- **Data extract**
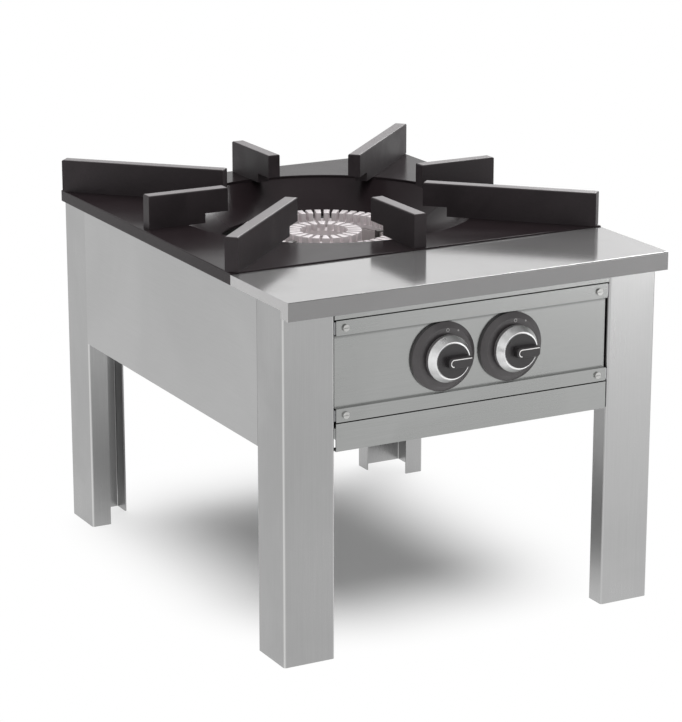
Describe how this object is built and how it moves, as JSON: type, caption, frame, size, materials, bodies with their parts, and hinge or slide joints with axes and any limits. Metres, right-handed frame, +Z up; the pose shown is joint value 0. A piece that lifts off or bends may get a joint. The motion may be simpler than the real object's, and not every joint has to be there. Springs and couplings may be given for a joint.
{
  "type": "stock pot range",
  "caption": "Low gas range on folded sheet legs with a black top, raised radial pan ribs, a double-ring burner, dial knobs and a pull-out drip tray.",
  "frame": {"origin": "on the floor under the middle of the whole range, knobs and gas inlet included", "axes": "+Z up, +Y to the rear, +X to the right seen from the front; the controls face -Y"},
  "size_m": [0.5104, 0.676, 0.4833],
  "materials": {
    "stainless": "fine brushed sheet",
    "bright_steel": "polished sheet",
    "black_enamel": "satin black enamel",
    "cast_ribs": "black enamelled casting",
    "cast_burner": "raw casting",
    "crown_metal": "machined, slightly warm grey",
    "galvanised": "galvanised sheet",
    "black_knob": "fine matt black",
    "black_dial": "satin black with pale marks",
    "bright_ring": "bright metal",
    "brass": "plain brass",
    "steel_pipe": "drawn tube",
    "zinc": "zinc plated",
    "dark_steel": "heat darkened"
  },
  "bodies": {
    "frame": {"air_discs": "zinc", "bezel_left": "black_dial", "bezel_right": "black_dial", "burner_body": "cast_burner", "burner_bolts": "zinc", "burner_rail_front": "galvanised", "burner_rail_rear": "galvanised", "control_panel": "stainless", "flame_sensors": "steel_pipe", "front_deck": "bright_steel", "front_rail": "stainless", "gas_manifold": "steel_pipe", "heat_shield": "galvanised", "injectors": "brass", "inlet_lock_nuts": "zinc", "inlet_nipple": "brass", "leg_front_left": "stainless", "leg_front_right": "stainless", "leg_rear_left": "stainless", "leg_rear_right": "stainless", "manifold_hangers": "galvanised", "mixing_tube_left": "cast_burner", "mixing_tube_right": "cast_burner", "panel_lugs": "galvanised", "panel_screws": "zinc", "pilot_brackets": "galvanised", "pilot_burner_left": "dark_steel", "pilot_burner_right": "dark_steel", "pilot_pipes": "steel_pipe", "pipe_nuts": "brass", "rear_panel": "stainless", "rear_panel_screws": "zinc", "runner_screws": "zinc", "sensor_leads": "steel_pipe", "side_panel_left": "stainless", "side_panel_right": "stainless", "supply_pipes": "steel_pipe", "tap_body_left": "brass", "tap_body_right": "brass", "tap_bonnets": "galvanised", "tap_clamps": "galvanised", "tray_runner_left": "galvanised", "tray_runner_right": "galvanised"},
    "hob_top": {"top_plate": "black_enamel", "pan_ribs_long": "cast_ribs", "pan_ribs_short": "cast_ribs", "rib_screws": "zinc"},
    "outer_burner_crown": {"outer_crown": "crown_metal"},
    "inner_burner_crown": {"inner_crown": "crown_metal"},
    "tray": {"drip_tray": "stainless", "drip_tray_front": "stainless"},
    "plug_left": {"tap_plug_left": "brass"},
    "control_left": {"knob_left": "black_knob", "knob_ring_left": "bright_ring", "spindle_left": "zinc"},
    "plug_right": {"tap_plug_right": "brass"},
    "control_right": {"knob_right": "black_knob", "knob_ring_right": "bright_ring", "spindle_right": "zinc"}
  },
  "joints": [
    {"name": "hob_top_lift", "type": "slide", "parent": "frame", "child": "hob_top", "axis": [0, 0, 1], "range_m": [0, 0.2]},
    {"name": "outer_crown_lift", "type": "slide", "parent": "frame", "child": "outer_burner_crown", "axis": [0, 0, 1], "range_m": [0, 0.1]},
    {"name": "inner_crown_lift", "type": "slide", "parent": "frame", "child": "inner_burner_crown", "axis": [0, 0, 1], "range_m": [0, 0.1]},
    {"name": "drip_tray_pull", "type": "slide", "parent": "frame", "child": "tray", "axis": [0, -1, 0], "range_m": [0, 0.42]},
    {"name": "tap_turn_left", "type": "hinge", "parent": "frame", "child": "plug_left", "pos_m": [-0.0415, -0.276, 0.3455], "axis": [0, -1, 0], "range_deg": [0, 180]},
    {"name": "knob_push_left", "type": "slide", "parent": "plug_left", "child": "control_left", "axis": [0, 1, 0], "range_m": [0, 0.003], "stiffness_N_per_m": 1000, "springref_m": -0.004},
    {"name": "tap_turn_right", "type": "hinge", "parent": "frame", "child": "plug_right", "pos_m": [0.0495, -0.276, 0.3455], "axis": [0, -1, 0], "range_deg": [0, 180]},
    {"name": "knob_push_right", "type": "slide", "parent": "plug_right", "child": "control_right", "axis": [0, 1, 0], "range_m": [0, 0.003], "stiffness_N_per_m": 1000, "springref_m": -0.004}
  ]
}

- **What is expected**
Write the data from above out again, exactly.

- **Exercise solution**
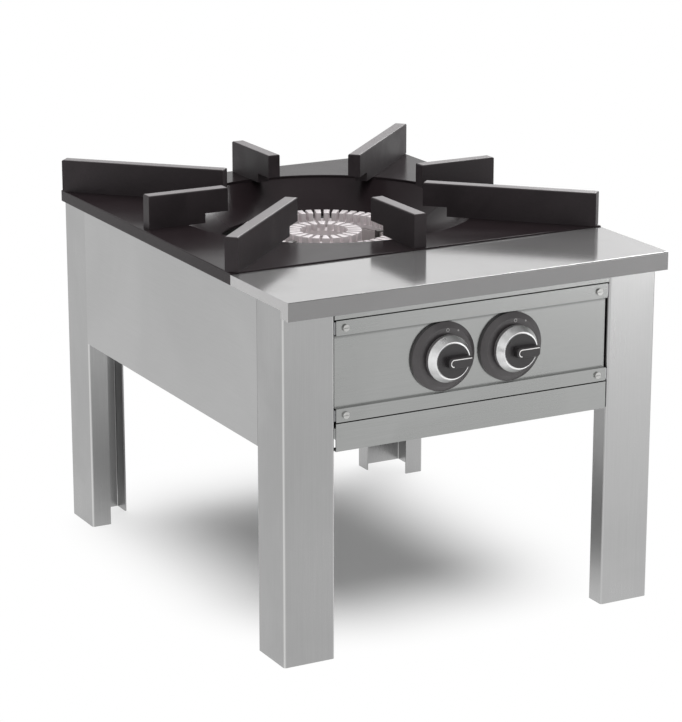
Describe how this object is built and how it moves, as JSON: type, caption, frame, size, materials, bodies with their parts, and hinge or slide joints with axes and any limits. Metres, right-handed frame, +Z up; the pose shown is joint value 0. A piece that lifts off or bends may get a joint. The motion may be simpler than the real object's, and not every joint has to be there. Springs and couplings may be given for a joint.
{
  "type": "stock pot range",
  "caption": "Low gas range on folded sheet legs with a black top, raised radial pan ribs, a double-ring burner, dial knobs and a pull-out drip tray.",
  "frame": {"origin": "on the floor under the middle of the whole range, knobs and gas inlet included", "axes": "+Z up, +Y to the rear, +X to the right seen from the front; the controls face -Y"},
  "size_m": [0.5104, 0.676, 0.4833],
  "materials": {
    "stainless": "fine brushed sheet",
    "bright_steel": "polished sheet",
    "black_enamel": "satin black enamel",
    "cast_ribs": "black enamelled casting",
    "cast_burner": "raw casting",
    "crown_metal": "machined, slightly warm grey",
    "galvanised": "galvanised sheet",
    "black_knob": "fine matt black",
    "black_dial": "satin black with pale marks",
    "bright_ring": "bright metal",
    "brass": "plain brass",
    "steel_pipe": "drawn tube",
    "zinc": "zinc plated",
    "dark_steel": "heat darkened"
  },
  "bodies": {
    "frame": {"air_discs": "zinc", "bezel_left": "black_dial", "bezel_right": "black_dial", "burner_body": "cast_burner", "burner_bolts": "zinc", "burner_rail_front": "galvanised", "burner_rail_rear": "galvanised", "control_panel": "stainless", "flame_sensors": "steel_pipe", "front_deck": "bright_steel", "front_rail": "stainless", "gas_manifold": "steel_pipe", "heat_shield": "galvanised", "injectors": "brass", "inlet_lock_nuts": "zinc", "inlet_nipple": "brass", "leg_front_left": "stainless", "leg_front_right": "stainless", "leg_rear_left": "stainless", "leg_rear_right": "stainless", "manifold_hangers": "galvanised", "mixing_tube_left": "cast_burner", "mixing_tube_right": "cast_burner", "panel_lugs": "galvanised", "panel_screws": "zinc", "pilot_brackets": "galvanised", "pilot_burner_left": "dark_steel", "pilot_burner_right": "dark_steel", "pilot_pipes": "steel_pipe", "pipe_nuts": "brass", "rear_panel": "stainless", "rear_panel_screws": "zinc", "runner_screws": "zinc", "sensor_leads": "steel_pipe", "side_panel_left": "stainless", "side_panel_right": "stainless", "supply_pipes": "steel_pipe", "tap_body_left": "brass", "tap_body_right": "brass", "tap_bonnets": "galvanised", "tap_clamps": "galvanised", "tray_runner_left": "galvanised", "tray_runner_right": "galvanised"},
    "hob_top": {"top_plate": "black_enamel", "pan_ribs_long": "cast_ribs", "pan_ribs_short": "cast_ribs", "rib_screws": "zinc"},
    "outer_burner_crown": {"outer_crown": "crown_metal"},
    "inner_burner_crown": {"inner_crown": "crown_metal"},
    "tray": {"drip_tray": "stainless", "drip_tray_front": "stainless"},
    "plug_left": {"tap_plug_left": "brass"},
    "control_left": {"knob_left": "black_knob", "knob_ring_left": "bright_ring", "spindle_left": "zinc"},
    "plug_right": {"tap_plug_right": "brass"},
    "control_right": {"knob_right": "black_knob", "knob_ring_right": "bright_ring", "spindle_right": "zinc"}
  },
  "joints": [
    {"name": "hob_top_lift", "type": "slide", "parent": "frame", "child": "hob_top", "axis": [0, 0, 1], "range_m": [0, 0.2]},
    {"name": "outer_crown_lift", "type": "slide", "parent": "frame", "child": "outer_burner_crown", "axis": [0, 0, 1], "range_m": [0, 0.1]},
    {"name": "inner_crown_lift", "type": "slide", "parent": "frame", "child": "inner_burner_crown", "axis": [0, 0, 1], "range_m": [0, 0.1]},
    {"name": "drip_tray_pull", "type": "slide", "parent": "frame", "child": "tray", "axis": [0, -1, 0], "range_m": [0, 0.42]},
    {"name": "tap_turn_left", "type": "hinge", "parent": "frame", "child": "plug_left", "pos_m": [-0.0415, -0.276, 0.3455], "axis": [0, -1, 0], "range_deg": [0, 180]},
    {"name": "knob_push_left", "type": "slide", "parent": "plug_left", "child": "control_left", "axis": [0, 1, 0], "range_m": [0, 0.003], "stiffness_N_per_m": 1000, "springref_m": -0.004},
    {"name": "tap_turn_right", "type": "hinge", "parent": "frame", "child": "plug_right", "pos_m": [0.0495, -0.276, 0.3455], "axis": [0, -1, 0], "range_deg": [0, 180]},
    {"name": "knob_push_right", "type": "slide", "parent": "plug_right", "child": "control_right", "axis": [0, 1, 0], "range_m": [0, 0.003], "stiffness_N_per_m": 1000, "springref_m": -0.004}
  ]
}